The way I see it, there are two legitimate purposes for education, and a third more cynical purpose: 

1) To expand the mind and allow continued learning, 
2) To provide preparation, life skills, and job training, 
3) To manipulate the culture to fit a government ideal.

For that first purpose, you really don't need any kind of testing at all. Teachers can tell if a child is learning or not, and with such a broad goal as "continued learning" there's ample room for creative encouragement. In the past, before this round of standardized testing, American schools embraced the fuzzy math, creative spelling, e-for-effort ideal. The result of ignoring life preparedness and job training has been pretty glaring: America has fallen behind.

For that second purpose alone, you get China. No wiggle room for different types of learners. The sole purpose of education is to produce educated, useful citizens. You test into your caste system, as it were. Even before NCLB, we had this obsession with standardized testing. The results are no more desirable than previously. You get squashed spirits, kids who do fall behind a standardized norm, and tremendous burnout so that by the time kids get to college, they just want a break.

The third purpose needs no help. Those wheels have been in motion a long time, stretching into higher education and ensuring all teachers value the same government-sanctioned cultural ideals.

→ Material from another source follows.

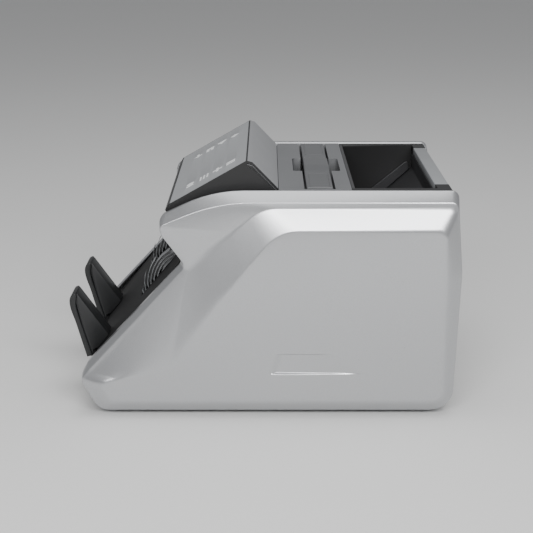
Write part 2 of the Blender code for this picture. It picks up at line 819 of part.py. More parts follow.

Going forward, we really need to figure out what our priorities are as a society. Personally, I value both 1 and 2, and am wary of 3. I'd rather see parents take care of cultural training. Nobody is an island, and we couldn't keep our kids from popular culture if we tried, but that doesn't mean we have to give up our traditions to favor a whitewashed, government model of culture. I know many immigrants have lamented that their children are abandoning their language and heritage because of this cultural immersion in government schools.

But where is the balance between 1 and 2? Is education for learning or job training? 

And who gets to decide?

My own view is that the decision should be left to individuals. Some schools (college prep, etc.) could specialize in life preparation and job training while others (charter schools with a fine arts focus) could specialize in the virtue of learning, separate from its job applications. 

The only way this works, though, is for school choice to become the norm. And that rubs the wrong way anybody who believes all kids should be learning exactly the same things (standardized education proponents). 

So the battle continues.

Thursday, October 6, 2011

What does Interest-Led education mean?


From a blog called Interest-Led Learning comes a post including FIFTEEN top blogs for homeschool ideas. The connecting link? All these blogs follow an interest-led lifestyle in different ways and to differing degrees.

So what does interest-led mean in terms of education? I guess it's pretty self-explanatory... except that everyone does it differently. Like the concept of "unschooling," people take this concept and make it truly their own. That's one of the big things I love about homeschooling.

One person might consider their homeschool interest-led because they let their children choose and plan their own class titles (Bohemian History, underwater basket-weaving, or German Language Studies). Others think in order to be truly interest-led, you have to let the kids do it all. Just leave their schedule wide open to explore the world and see where their curiosity takes them.

Being a bit of a hippy at heart, this appeals to me. But if you've read my tabs across the top of this page then you know I'm also deeply in love with classical education philosophy. That means memorizing things during the "Grammar" years (grades 1-4), learning Logic next, and finally Rhetoric to tie it all together. It also includes old books (not text books), heavy doses of literature, and classic languages, both dead and alive (Latin, Greek, Hebrew).

I had fun perusing the links in the article linked above. I found an interesting mix of nomadic hippies and people like me with a curriculum that's supplemented by curiosity-led or interest-led bonuses.

We are currently using Sonlight's P4/5 (preschool for four and five-year-olds), but Gilgamesh will often take a special interest in one idea or another, even something I've only barely mentioned... like the algae in the Berenstain Bears' Big Science and Nature Book. He'll also request to redo things we've already done, like in the same book: "Can we look at the frogs again?"

For math, this is often self-directed or interest-led. He does more.starfall.com and is learning place values, addition, and subtraction. But he learns even more when he decides to do addition and subtraction on his own (like when he's playing with his play parking cones, adding and taking away one at a time and using the terminology he learned on starfall).

Art is something I seldom have to plan because he'll find something he wants to do in the books we read or the videos he watches. Someone will fly a kite and he'll say, "Let's make a kite!" Or we'll read in his Dictionary about M words, and he'll say, "I want to make a mask." More frequently, he'll see an idea or picture that inspires a crayon and pencil picture.

Everyone does interest-led so differently. I'm grateful for all the bloggers out there sharing their experiences and resources. It's incredible the wealth of information available for the taking, if I'm just willing and motivated to delve a little. Like I've said before, the homeschool classroom has no walls. Just the world, baby.

How do you translate interest-led learning?